One of the best cartoons ever:
and one I thought about when I read Robin Hobb’s antiblogging rant.
I did think it ironic that RH wanted to distribute this thing, so she posted in on the internet–essentially, it is a blog post about how bad blog posts are.
On the other hand, as John Scalzi pointed out, she has a kind of point. Writing a blog and writing fiction are categorically different activities that some people may get confused.
On the other other hand, maybe some people are better off venting their spleen in a blog than trying to write fiction. (I don’t mean to sound supercilious: I’m willing to entertain the possibility that I’m in this group.)
On the other other other hand, I’m starting to think that the whole concept of writers having blogs as promotional tools is misguided, or at least should be guided by one’s own temperament. Someone who has a breezy and amusing personality and invests, you know, ten years of breezy and amusing posts in a daily blog, this person may be in a position to use his blog for promotional purposes. That’s not most people, whether they’re good writers or not.

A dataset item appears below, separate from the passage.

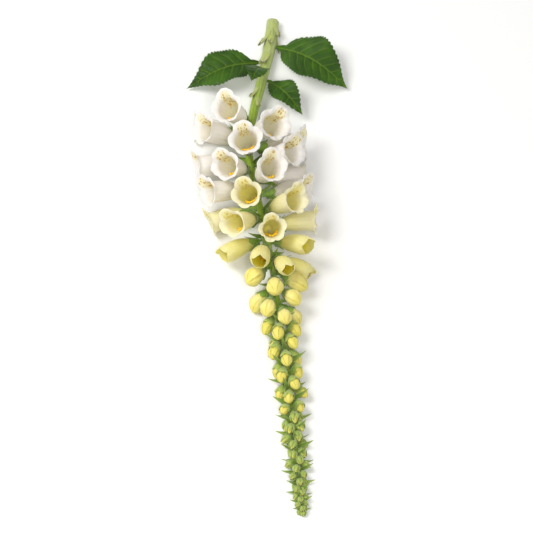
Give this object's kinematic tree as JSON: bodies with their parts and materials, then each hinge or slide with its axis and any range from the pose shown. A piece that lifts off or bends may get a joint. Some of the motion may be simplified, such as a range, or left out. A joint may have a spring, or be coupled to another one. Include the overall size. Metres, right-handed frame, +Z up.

But what’s the harm, anyway? Even if the average blog is a less-than-powerful promotional tool, at least it’s not going to hurt, right? In short, isn’t it time for the other other other other hand to appear?

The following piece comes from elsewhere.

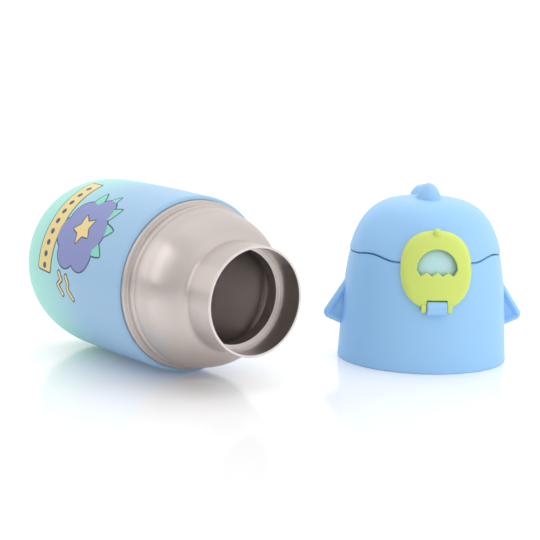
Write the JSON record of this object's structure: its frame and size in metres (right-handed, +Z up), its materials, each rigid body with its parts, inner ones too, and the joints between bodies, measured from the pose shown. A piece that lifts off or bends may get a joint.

Not really: this is the point I was setting out to make. For many writers, an internet platform (whether it’s a blog or something else) may well do more harm than good (strictly in a career sense). This occurred to me most recently when reading a post by a fellow-Black Gate writer, whose blog is emphatically worth reading for its wit, effervescence and thoughtfulness, which made me think of two writers I don’t read anymore, largely because of their online presence.
I’ve never restricted my reading to authors who agree with me on every issue. Neither Le Guin nor Heinlein, to cite two genre examples, take the trouble to reaffirm my personal worldview in everything they write, but I can forgive them this serious offense if they don’t waste my time as a reader (as Le Guin never has, and Heinlein never did until I Will Fear No Evil and its increasingly bloated and pointless successors).

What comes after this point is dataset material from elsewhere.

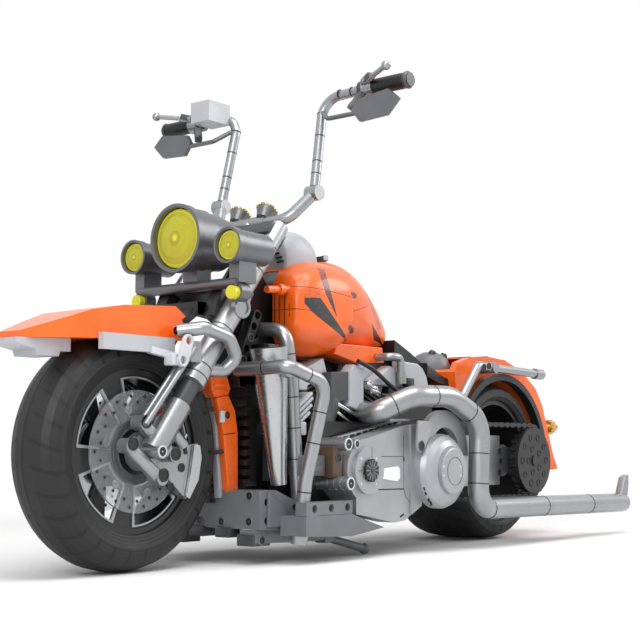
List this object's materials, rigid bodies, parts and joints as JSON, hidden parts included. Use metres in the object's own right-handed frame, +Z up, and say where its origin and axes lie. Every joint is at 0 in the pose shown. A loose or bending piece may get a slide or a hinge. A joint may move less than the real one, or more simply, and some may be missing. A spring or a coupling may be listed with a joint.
{
  "type": "chopper motorcycle model",
  "caption": "Brick-built model of a chopper motorcycle with raked fork, high handlebar, twin-cylinder engine, arched exhaust and side stand; its wheels, steering and stand move.",
  "frame": {"origin": "on the floor, under the middle of the motorcycle's whole length and width", "axes": "+X forward along the motorcycle, +Y to the rider's left, +Z up"},
  "size_m": [0.575, 0.214, 0.3043],
  "materials": {
    "tyre_black": "matt",
    "plastic_black": "satin",
    "plastic_dark_grey": "satin",
    "plastic_light_grey": "satin",
    "plastic_orange": "gloss",
    "metal_silver": "metallic",
    "metal_dark_silver": "metallic",
    "clear": "clear",
    "lens_yellow": "clear",
    "gold": "metallic"
  },
  "bodies": {
    "frame": {"chain": "plastic_dark_grey", "frame": "plastic_black", "head_housing": "plastic_light_grey", "tank": "plastic_orange", "tank_cap": "plastic_black", "seat": "plastic_black", "seat_pad": "plastic_dark_grey", "rear_fender": "plastic_orange", "fender_liner": "plastic_black", "fender_struts": "metal_silver", "tail_light": "gold", "swingarm": "metal_silver", "down_tube": "plastic_orange", "front_strips": "plastic_light_grey", "front_beam": "plastic_black", "radiator": "plastic_black", "shields": "metal_silver", "pipes": "metal_silver", "crash_bars": "metal_silver", "lower_panels": "plastic_dark_grey", "foot_pegs": "metal_silver", "footboards": "plastic_dark_grey", "engine_block": "plastic_black", "cylinders": "plastic_dark_grey", "rocker_covers": "plastic_light_grey", "engine_covers": "plastic_light_grey", "intake_pipe": "metal_silver", "primary_cover": "metal_dark_silver", "primary_gear": "plastic_black", "clutch_dome": "metal_dark_silver", "clutch_plate": "metal_silver", "dome_arch": "metal_silver", "exhaust": "metal_silver", "stand_mount": "plastic_dark_grey"},
    "front_wheel": {"front_tyre": "tyre_black", "front_rim": "plastic_black", "rim_frames": "metal_silver", "front_disc": "clear"},
    "rear_wheel": {"rear_tyre": "tyre_black", "rear_rim": "plastic_black", "sprocket": "plastic_black"},
    "fork": {"fork_tubes": "metal_silver", "fork_sliders": "plastic_dark_grey", "front_axle": "metal_silver", "fork_struts": "metal_silver", "front_fender": "plastic_orange", "fender_plate": "plastic_light_grey", "fork_loop": "metal_silver", "lamp_bar": "metal_dark_silver", "headlamp_shell": "metal_dark_silver", "headlamp_lens": "lens_yellow", "spot_shells": "metal_dark_silver", "lamp_lenses": "lens_yellow", "handlebar": "metal_silver", "grips": "plastic_black", "levers": "metal_silver", "mirrors": "plastic_dark_grey", "reservoir": "plastic_light_grey", "gauges": "metal_dark_silver"},
    "stand": {"side_stand": "plastic_dark_grey"}
  },
  "joints": [
    {"name": "steering", "type": "hinge", "parent": "frame", "child": "fork", "pos_m": [0.10841, 0, 0.17503], "axis": [-0.6088, 0, 0.7934], "range_deg": [-25, 25]},
    {"name": "front_wheel_spin", "type": "hinge", "parent": "fork", "child": "front_wheel", "pos_m": [0.2062, 0, 0.0673], "axis": [0, 1, 0], "continuous": true},
    {"name": "rear_wheel_spin", "type": "hinge", "parent": "frame", "child": "rear_wheel", "pos_m": [-0.1552, 0, 0.0595], "axis": [0, 1, 0], "continuous": true},
    {"name": "side_stand_fold", "type": "hinge", "parent": "frame", "child": "stand", "pos_m": [0.0585, 0.03, 0.0132], "axis": [0, 1, 0], "range_deg": [0, 30]}
  ]
}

But in the case of the two they-shall-be-nameless writers I’m talking about, their online presence frosted me to their offline work because of the intensity of hatred they displayed and their strange lack of intellectual honesty. As an academic, I’m prepared to debate the merits of almost any proposition and, as a perennial snarkmonger, I like a good fight. I don’t like being doused with internet venom and set on fire because I disagree with someone’s position on some foreign policy issue, or their definition of fantasy, or some other matter about which reasonable people could disagree, and even unreasonable people could talk about without screaming if, you know, they had something that might pass in a dim light for human decency.
Even reasonable people can be caught by this trap, because no one is reasonable all the time. Charles Stross, who may be the best of the newer writers of SF, posted a piece last summer that struck me as almost ridiculously narrow-minded. (It’s here, under the title “Pernicious Reporting.” I am not, by the way, a Tibetan monk and I don’t believe in reincarnation. I just think that people–even people I disagree with–have certain rights which, unfortunately, are far from inalienable.)
I fumed about it for a day or so, meditating various responses, until I realized that it was coloring my attitude toward his work. I decided what was more important to me, deleted his blog from my RSS feed, and by parting company with Stross-the-blogger I have maintained undiminished my enthusiasm for Stross-the-author.
They used to say that you should never try to meet your favorite author; it was bound to be a disappointment. Nowadays you hardly have to try; one Google-search and you’re likely to land in the thorniest part of any given author’s crotchet-patch. However this plays out for the reader, it really may not work in the writer’s favor. So maybe Hobb was even righter than she knew with antiblog rant.
In which case, you know, burn this blog before reading.